Yani sonuçta saçma sapan bahanelerle Türkiye düşmanları mal bulmuş mağribi gibi bu maçta Türkiye'ye ve Erdoğan'a karşı hakaret içerikli sloganlar attılar. Terör örgütünün propagandasını yaptılar.

Tabii İsviçre medyası da Türkiye ve Osmanlı düşmanlığının köpürtülerek propagandasının yapıldığı böyle bir eylemi es geçmedi. Üzerine sos dökerek manşetlerine taşıdı. Aslen Türkiyeli Türkiye düşmanlarının protestolarına çarşaf çarşaf yer verdi...

Belki de İsviçreliler, elleriyle bu zombilerin sırtlarını sıvazlayarak ''Aferin size, bizde sizi bu günler için yetiştirmiştik. Ortaya koyduğunuz bu tavırla ve tutumla gözlerimizi yaşarttınız'' demişlerdir. Kültürel, ahlaki ve insani dejenerasyonun hatta asimilasyonun bu denli bariz bir örneğini tarih göstermemiştir herhalde…

Tarihte Macarların Türklük'ten çıkmaları örneğinde olduğu menhus bir durumdur bu!

Tabii ki bu kadar düşmanca bir atmosfer içinde oynanan maçı Osmanlıspor da kaybetti.

Belki de bu mağlubiyette; aynı dili konuşan Türklerin, rakip İsviçre takımının ve PKK yandaşlarının yanında yer almalarının, atılan sloganların, edilen protestoların ve yapılan propagandaların neden olduğu şaşkınlığın da etkisi olmuştur.

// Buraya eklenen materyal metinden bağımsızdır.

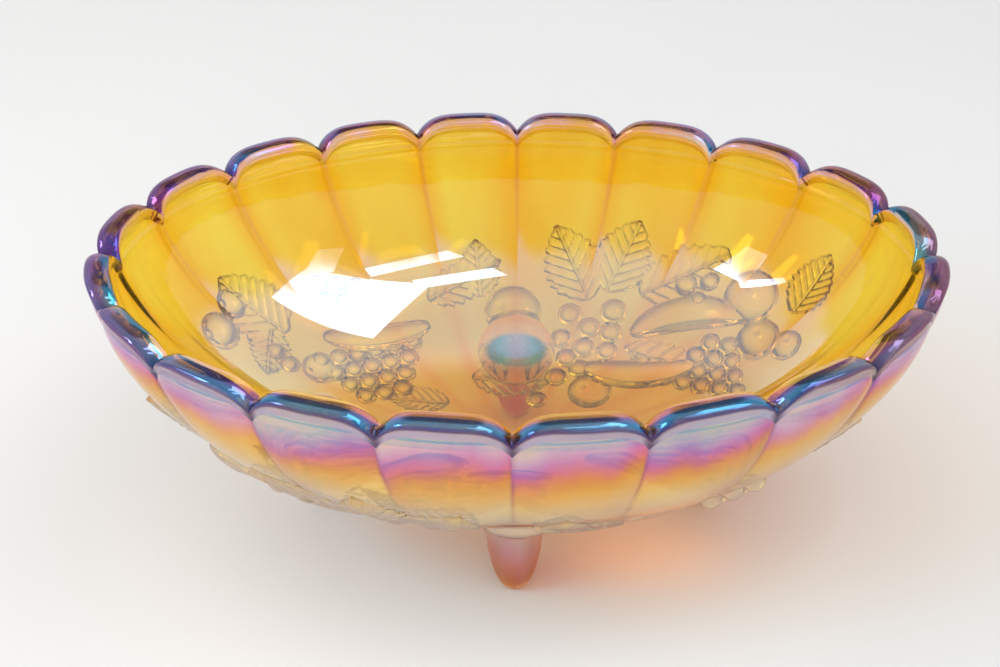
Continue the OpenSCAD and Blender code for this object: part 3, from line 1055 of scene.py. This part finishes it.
def make_lights():
    middle = (0, 0, 0.05)
    lamp = area_light("left_softbox", (-1.2, -0.5, 1.0), middle, (0.7, 0.7), LEFT_WATTS, (1, 0.98, 0.95))
    lamp.visible_glossy = False
    lamp.visible_transmission = False
    cool, warm = (0.84, 0.94, 1), (1, 0.95, 1)
    ceiling_pane("window_broad", (0.77, -0.15), (0.9, 0.6), -8, WINDOW_GLOW, cool)
    ceiling_pane("window_corner", (1.1, -0.68), (0.26, 0.5), 20, WINDOW_GLOW, cool)
    ceiling_pane("window_bar", (0.46, -0.68), (0.5, 0.15), 40, WINDOW_GLOW, cool)
    ceiling_pane("window_edge", (0.2, -0.46), (0.34, 0.12), 30, WINDOW_GLOW, cool)
    ceiling_pane("left_window", (-1.55, -0.55), (0.9, 0.35), 25, LEFT_GLOW, warm)
    ceiling_pane("left_bar", (-1.5, -0.1), (0.7, 0.12), -20, LEFT_GLOW, warm)
    high = (0, 0.3, 2.4)
    overhead = area_light("overhead_softbox", high, middle, (2.6, 2.6), OVERHEAD_WATTS, (1, 0.99, 0.98))
    overhead.visible_glossy = overhead.visible_transmission = False
    gathered_light("gathered_below", (0, 0.045, 0.014), (0.2, 0.11), 0.028, (1, 0.74, 0.48))
    gathered_light("gathered_around", (-0.02, -0.03, 0.055), (0.27, 0.22), 0.055, (1, 0.87, 0.74))
    gathered_light("gathered_right", (0.05, -0.035, 0.0185), (0.06, 0.03), 0.0022, (1, 0.3, 0.0))
    bpy.context.scene.world = make_world()


def gathered_light(name, place, size, power, colour):
    """Light that the bowl would gather on the table under it: a lamp that only the table can see."""
    lamp = area_light(name, place, (place[0], place[1], 0), size, power, colour)
    lamp.data.shape = "ELLIPSE"
    lamp.visible_camera = lamp.visible_glossy = lamp.visible_transmission = False


def make_world():
    """A pale room that is a little darker overhead and darkest in one patch high at the back."""
    world = bpy.data.worlds.new("studio")
    world.use_nodes = True
    tree = world.node_tree
    place = tree.nodes.new("ShaderNodeTexCoord")
    split = tree.nodes.new("ShaderNodeSeparateXYZ")
    tree.links.new(place.outputs["Generated"], split.inputs["Vector"])
    room = grey_ramp(tree, split.outputs["Z"], ROOM_LOW, ROOM_HIGH)
    toward = tree.nodes.new("ShaderNodeVectorMath")
    toward.operation = "DOT_PRODUCT"
    tree.links.new(place.outputs["Generated"], toward.inputs[0])
    toward.inputs[1].default_value = Vector(PATCH_TOWARD).normalized()
    patch = grey_ramp(tree, toward.outputs["Value"], PATCH_EDGE, PATCH_MIDDLE)
    both = tree.nodes.new("ShaderNodeMix")
    both.data_type = "RGBA"
    both.blend_type = "MULTIPLY"
    both.inputs["Factor"].default_value = 1.0
    tree.links.new(room, both.inputs[6])
    tree.links.new(patch, both.inputs[7])
    tree.links.new(both.outputs[2], tree.nodes["Background"].inputs["Color"])
    return world


def grey_ramp(tree, value, low, high):
    """Grey that goes from low to high, each given as (value, grey)."""
    ramp = tree.nodes.new("ShaderNodeValToRGB")
    ramp.color_ramp.interpolation = "EASE"
    for element, (at, grey) in zip(ramp.color_ramp.elements, (low, high)):
        element.position, element.color = at, (grey, grey, grey, 1)
    tree.links.new(value, ramp.inputs["Fac"])
    return ramp.outputs["Color"]


def set_view():
    scene = bpy.context.scene
    scene.view_settings.view_transform = "Standard"
    scene.view_settings.exposure = EXPOSURE
    scene.cycles.max_bounces = 16
    scene.cycles.transmission_bounces = 14
    scene.cycles.glossy_bounces = 6
    scene.cycles.transparent_max_bounces = 24
    scene.cycles.caustics_refractive = False
    scene.cycles.caustics_reflective = False
    scene.cycles.use_denoising = True


# ---- Making it ----

make_camera()
make_floor()
make_lights()
set_view()

joined = joined_glass()
foot_glass, relief_glass = foot_outside(), relief_outside()
glass = Glass()
body = body_piece(glass, body_outside(), body_inside(), joined, make_painted_root_reflection())
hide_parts("bowl_body")
rim = rim_piece(glass, rim_outside(), joined)
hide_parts("scalloped_rim")
for number, region in enumerate(REGIONS, 1):
    is_foot = region in FEET
    piece = region_piece(glass, number, foot_glass if is_foot else relief_glass, joined)
    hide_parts(region)
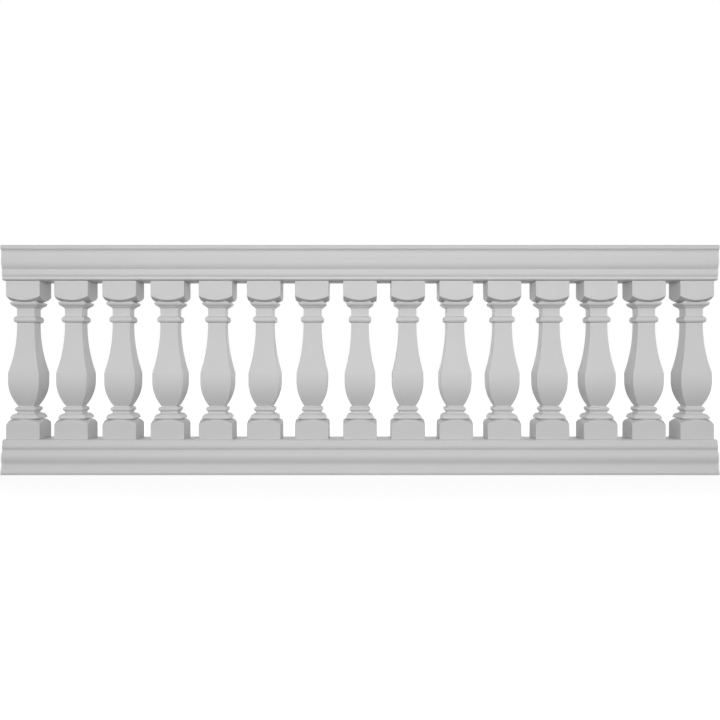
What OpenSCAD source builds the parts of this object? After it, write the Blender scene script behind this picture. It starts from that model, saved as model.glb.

Şimdi buradan bu hainliği yapanlara seslenerek diyorum ki; Osmanlıspor yenildi diye çok sevindiniz biliyorum.

Sevinmenizin asıl nedeni kültürümüzü ve tarihimizi çağrıştıran bir futbol takımının yenilmesi...

Aslında yaptığınız bu şey düpedüz Osmanlıspor'u suçladığınız ''sporu güncel politikaya alet etmek'' değil midir? ...

Neyse...

Bu düşmanca atmosfere neden olan, gruplaşıp ciddi bir art niyetle sporun centilmenliğini politikaya alet edenleri, hak ettikleri cezanın verilmesi için UEFA'ya havale ediyorum.